COLLECTED DATA |
.....

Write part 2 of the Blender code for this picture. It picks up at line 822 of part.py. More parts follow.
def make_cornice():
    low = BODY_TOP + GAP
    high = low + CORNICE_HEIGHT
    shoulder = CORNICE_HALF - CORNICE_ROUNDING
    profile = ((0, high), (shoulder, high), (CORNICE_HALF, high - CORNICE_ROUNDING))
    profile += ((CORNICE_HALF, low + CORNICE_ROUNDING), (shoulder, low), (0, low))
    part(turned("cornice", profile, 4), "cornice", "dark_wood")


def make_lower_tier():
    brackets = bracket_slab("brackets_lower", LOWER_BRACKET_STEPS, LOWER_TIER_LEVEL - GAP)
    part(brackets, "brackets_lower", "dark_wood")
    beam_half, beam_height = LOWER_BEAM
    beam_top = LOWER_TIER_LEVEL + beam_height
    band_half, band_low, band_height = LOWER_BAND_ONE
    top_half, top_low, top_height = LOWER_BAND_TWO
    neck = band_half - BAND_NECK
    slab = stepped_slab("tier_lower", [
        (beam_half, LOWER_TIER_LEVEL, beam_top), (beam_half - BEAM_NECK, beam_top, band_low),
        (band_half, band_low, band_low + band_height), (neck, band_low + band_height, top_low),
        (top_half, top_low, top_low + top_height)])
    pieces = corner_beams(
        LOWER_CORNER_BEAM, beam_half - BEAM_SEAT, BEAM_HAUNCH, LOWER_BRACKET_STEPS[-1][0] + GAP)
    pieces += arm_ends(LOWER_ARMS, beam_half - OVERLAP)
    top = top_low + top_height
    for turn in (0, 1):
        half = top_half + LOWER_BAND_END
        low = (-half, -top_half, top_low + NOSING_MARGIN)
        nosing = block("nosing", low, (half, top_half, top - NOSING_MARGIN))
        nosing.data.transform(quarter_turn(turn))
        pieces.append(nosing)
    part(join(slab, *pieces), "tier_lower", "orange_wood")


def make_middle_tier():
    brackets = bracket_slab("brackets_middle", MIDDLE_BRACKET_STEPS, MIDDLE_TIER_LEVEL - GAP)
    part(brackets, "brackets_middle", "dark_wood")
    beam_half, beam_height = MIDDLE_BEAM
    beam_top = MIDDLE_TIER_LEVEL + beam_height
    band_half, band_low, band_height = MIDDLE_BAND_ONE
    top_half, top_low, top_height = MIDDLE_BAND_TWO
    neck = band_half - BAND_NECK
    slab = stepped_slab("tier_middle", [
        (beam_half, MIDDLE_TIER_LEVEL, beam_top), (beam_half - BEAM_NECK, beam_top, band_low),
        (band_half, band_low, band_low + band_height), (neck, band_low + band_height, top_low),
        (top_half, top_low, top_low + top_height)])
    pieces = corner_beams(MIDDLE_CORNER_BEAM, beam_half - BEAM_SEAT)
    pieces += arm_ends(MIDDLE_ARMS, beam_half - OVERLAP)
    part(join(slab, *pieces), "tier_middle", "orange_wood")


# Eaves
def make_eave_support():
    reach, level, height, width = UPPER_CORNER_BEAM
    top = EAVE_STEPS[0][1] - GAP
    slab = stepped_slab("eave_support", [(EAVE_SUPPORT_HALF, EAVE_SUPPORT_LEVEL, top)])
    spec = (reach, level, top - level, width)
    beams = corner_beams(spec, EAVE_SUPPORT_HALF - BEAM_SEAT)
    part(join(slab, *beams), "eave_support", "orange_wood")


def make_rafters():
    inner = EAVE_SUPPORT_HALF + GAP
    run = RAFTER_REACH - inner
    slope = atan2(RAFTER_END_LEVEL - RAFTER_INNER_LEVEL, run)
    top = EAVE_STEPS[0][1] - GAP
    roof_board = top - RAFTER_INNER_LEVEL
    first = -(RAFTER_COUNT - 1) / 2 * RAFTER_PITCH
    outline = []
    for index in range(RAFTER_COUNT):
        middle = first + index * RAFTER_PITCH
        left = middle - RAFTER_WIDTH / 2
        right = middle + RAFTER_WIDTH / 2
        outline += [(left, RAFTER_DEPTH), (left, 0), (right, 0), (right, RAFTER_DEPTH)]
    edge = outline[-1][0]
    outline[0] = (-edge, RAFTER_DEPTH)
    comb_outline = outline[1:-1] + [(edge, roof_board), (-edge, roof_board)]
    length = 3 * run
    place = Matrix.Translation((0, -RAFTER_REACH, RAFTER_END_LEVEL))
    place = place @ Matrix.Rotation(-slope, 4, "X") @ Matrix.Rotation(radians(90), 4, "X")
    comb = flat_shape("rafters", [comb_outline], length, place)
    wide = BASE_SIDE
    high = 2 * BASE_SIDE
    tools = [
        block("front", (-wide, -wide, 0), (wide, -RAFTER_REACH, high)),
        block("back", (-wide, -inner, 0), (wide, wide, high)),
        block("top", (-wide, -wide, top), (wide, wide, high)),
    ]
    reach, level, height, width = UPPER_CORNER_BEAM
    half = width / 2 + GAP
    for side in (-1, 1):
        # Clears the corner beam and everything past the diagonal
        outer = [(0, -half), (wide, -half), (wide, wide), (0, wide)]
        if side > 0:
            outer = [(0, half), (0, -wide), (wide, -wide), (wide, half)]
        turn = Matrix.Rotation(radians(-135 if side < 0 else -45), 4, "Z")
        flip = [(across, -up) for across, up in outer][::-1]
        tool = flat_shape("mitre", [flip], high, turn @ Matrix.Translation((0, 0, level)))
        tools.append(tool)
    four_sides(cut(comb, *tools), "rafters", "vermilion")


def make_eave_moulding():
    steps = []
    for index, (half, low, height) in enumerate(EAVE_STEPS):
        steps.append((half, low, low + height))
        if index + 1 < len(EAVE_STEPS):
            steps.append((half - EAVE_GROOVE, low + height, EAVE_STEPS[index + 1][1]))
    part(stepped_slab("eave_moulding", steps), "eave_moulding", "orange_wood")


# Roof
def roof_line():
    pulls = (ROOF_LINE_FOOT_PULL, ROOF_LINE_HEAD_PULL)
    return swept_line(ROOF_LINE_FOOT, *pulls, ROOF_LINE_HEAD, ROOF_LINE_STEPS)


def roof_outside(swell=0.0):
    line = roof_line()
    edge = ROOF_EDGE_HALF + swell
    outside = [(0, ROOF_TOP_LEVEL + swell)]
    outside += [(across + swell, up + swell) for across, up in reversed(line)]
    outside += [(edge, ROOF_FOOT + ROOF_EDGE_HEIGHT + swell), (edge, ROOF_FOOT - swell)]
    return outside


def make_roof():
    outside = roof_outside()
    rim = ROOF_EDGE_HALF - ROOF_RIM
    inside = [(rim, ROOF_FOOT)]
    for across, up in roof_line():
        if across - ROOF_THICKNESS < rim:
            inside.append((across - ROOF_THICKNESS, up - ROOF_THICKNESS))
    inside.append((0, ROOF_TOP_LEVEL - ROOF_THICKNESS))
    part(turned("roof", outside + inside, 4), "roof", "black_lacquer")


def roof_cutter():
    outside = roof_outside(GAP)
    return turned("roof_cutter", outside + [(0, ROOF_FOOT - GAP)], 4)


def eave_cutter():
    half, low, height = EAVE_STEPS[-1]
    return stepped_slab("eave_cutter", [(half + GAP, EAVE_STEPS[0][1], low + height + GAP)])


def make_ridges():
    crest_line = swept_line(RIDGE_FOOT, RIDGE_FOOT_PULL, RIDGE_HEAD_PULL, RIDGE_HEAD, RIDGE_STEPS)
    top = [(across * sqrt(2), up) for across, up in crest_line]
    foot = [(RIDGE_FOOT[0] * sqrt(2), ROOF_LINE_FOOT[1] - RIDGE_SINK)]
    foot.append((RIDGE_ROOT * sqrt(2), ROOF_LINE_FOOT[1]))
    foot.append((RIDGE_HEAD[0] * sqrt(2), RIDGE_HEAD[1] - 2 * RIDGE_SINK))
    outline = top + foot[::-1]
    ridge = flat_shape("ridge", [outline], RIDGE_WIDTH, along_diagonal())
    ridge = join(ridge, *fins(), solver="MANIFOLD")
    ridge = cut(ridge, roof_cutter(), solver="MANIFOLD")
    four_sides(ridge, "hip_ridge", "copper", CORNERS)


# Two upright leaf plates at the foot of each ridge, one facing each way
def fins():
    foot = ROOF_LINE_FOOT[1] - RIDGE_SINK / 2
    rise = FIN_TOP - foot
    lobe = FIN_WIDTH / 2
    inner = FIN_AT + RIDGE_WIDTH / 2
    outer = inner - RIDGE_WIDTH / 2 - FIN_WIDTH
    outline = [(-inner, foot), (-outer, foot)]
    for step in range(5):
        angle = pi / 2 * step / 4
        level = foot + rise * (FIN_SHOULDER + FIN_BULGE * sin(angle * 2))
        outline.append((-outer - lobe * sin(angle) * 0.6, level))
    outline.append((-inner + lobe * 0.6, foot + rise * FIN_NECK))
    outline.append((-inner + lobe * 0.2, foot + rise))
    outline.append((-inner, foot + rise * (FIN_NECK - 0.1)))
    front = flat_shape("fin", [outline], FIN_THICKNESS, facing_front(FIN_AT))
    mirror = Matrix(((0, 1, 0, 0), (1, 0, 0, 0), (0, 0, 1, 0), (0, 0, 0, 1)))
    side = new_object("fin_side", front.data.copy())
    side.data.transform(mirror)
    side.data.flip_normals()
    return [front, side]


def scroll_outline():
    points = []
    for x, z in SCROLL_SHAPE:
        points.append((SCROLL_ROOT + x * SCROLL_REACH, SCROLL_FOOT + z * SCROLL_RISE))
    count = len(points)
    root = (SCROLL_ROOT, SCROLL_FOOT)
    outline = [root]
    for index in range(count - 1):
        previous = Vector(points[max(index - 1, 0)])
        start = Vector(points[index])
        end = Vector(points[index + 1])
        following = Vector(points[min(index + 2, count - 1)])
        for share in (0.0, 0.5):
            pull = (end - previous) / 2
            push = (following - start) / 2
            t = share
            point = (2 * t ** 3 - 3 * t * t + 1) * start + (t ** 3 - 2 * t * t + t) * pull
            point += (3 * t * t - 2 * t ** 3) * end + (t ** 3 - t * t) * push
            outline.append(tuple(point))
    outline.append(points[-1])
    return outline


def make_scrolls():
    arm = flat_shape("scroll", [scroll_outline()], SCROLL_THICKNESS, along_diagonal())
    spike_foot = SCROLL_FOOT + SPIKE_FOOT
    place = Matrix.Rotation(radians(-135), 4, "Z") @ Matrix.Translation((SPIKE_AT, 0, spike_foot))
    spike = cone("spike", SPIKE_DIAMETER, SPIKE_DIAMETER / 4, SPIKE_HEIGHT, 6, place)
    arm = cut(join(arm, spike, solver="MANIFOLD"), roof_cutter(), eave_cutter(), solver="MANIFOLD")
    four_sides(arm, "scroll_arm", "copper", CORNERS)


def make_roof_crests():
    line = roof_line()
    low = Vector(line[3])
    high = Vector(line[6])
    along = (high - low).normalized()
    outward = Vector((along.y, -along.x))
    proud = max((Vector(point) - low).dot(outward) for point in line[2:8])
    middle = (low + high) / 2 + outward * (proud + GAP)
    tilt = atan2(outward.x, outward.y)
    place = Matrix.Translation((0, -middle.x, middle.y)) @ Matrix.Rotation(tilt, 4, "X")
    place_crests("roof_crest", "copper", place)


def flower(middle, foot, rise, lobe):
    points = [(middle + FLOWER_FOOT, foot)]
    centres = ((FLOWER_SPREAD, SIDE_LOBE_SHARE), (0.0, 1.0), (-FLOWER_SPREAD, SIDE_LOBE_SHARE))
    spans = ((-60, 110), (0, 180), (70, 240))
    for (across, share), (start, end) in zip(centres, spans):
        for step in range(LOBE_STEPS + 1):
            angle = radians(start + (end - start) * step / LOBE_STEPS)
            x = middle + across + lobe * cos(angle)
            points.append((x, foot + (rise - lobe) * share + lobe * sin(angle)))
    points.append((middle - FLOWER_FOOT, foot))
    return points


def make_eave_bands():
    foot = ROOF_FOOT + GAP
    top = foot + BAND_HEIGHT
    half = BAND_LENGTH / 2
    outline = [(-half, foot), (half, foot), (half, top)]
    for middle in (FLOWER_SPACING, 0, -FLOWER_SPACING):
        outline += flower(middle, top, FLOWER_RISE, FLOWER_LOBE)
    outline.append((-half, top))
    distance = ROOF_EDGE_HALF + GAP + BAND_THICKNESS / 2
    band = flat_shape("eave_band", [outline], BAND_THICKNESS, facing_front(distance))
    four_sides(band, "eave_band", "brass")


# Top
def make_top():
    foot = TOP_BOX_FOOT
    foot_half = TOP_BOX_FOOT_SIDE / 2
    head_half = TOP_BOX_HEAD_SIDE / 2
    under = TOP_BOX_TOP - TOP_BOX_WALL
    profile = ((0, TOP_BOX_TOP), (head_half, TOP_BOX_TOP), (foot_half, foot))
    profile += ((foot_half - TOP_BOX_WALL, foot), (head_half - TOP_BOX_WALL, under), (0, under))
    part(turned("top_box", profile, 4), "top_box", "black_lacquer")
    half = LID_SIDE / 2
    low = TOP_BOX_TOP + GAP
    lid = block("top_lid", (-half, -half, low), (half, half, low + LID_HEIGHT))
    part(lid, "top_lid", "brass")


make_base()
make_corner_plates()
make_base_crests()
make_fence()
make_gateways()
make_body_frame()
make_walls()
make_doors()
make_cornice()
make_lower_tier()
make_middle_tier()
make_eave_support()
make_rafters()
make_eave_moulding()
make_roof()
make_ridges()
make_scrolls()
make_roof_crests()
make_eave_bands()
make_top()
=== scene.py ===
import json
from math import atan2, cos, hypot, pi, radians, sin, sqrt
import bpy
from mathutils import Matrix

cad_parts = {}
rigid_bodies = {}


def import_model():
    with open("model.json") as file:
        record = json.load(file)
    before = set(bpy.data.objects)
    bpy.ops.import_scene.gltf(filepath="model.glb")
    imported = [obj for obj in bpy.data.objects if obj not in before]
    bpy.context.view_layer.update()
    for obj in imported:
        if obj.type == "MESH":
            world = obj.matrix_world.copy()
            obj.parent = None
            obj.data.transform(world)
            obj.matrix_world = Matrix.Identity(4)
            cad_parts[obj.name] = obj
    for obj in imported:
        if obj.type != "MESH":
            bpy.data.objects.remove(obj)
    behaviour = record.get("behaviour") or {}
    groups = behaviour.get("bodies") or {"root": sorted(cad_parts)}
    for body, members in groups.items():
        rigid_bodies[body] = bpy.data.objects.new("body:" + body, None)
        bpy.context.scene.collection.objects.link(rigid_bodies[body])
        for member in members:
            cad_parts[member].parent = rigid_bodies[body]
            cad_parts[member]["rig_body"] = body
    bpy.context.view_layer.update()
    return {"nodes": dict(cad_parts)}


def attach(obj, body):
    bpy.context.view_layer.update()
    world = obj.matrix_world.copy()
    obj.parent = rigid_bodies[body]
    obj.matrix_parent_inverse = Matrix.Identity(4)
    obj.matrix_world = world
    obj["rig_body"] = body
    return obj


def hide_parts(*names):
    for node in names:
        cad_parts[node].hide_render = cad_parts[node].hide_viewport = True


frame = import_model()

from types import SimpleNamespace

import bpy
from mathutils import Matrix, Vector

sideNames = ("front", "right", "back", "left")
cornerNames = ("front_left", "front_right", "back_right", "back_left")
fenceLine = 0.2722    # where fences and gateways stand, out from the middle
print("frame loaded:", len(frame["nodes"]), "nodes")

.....

DIRECTIONS FOR THIS TASK | Exact duplication is required for the lines above, from the line that contains "for node in" to the line that contains "from mathutils import Matrix, Vector", inclusive; omit all others.

SOLUTION |
    for node in names:
        cad_parts[node].hide_render = cad_parts[node].hide_viewport = True


frame = import_model()

from types import SimpleNamespace

import bpy
from mathutils import Matrix, Vector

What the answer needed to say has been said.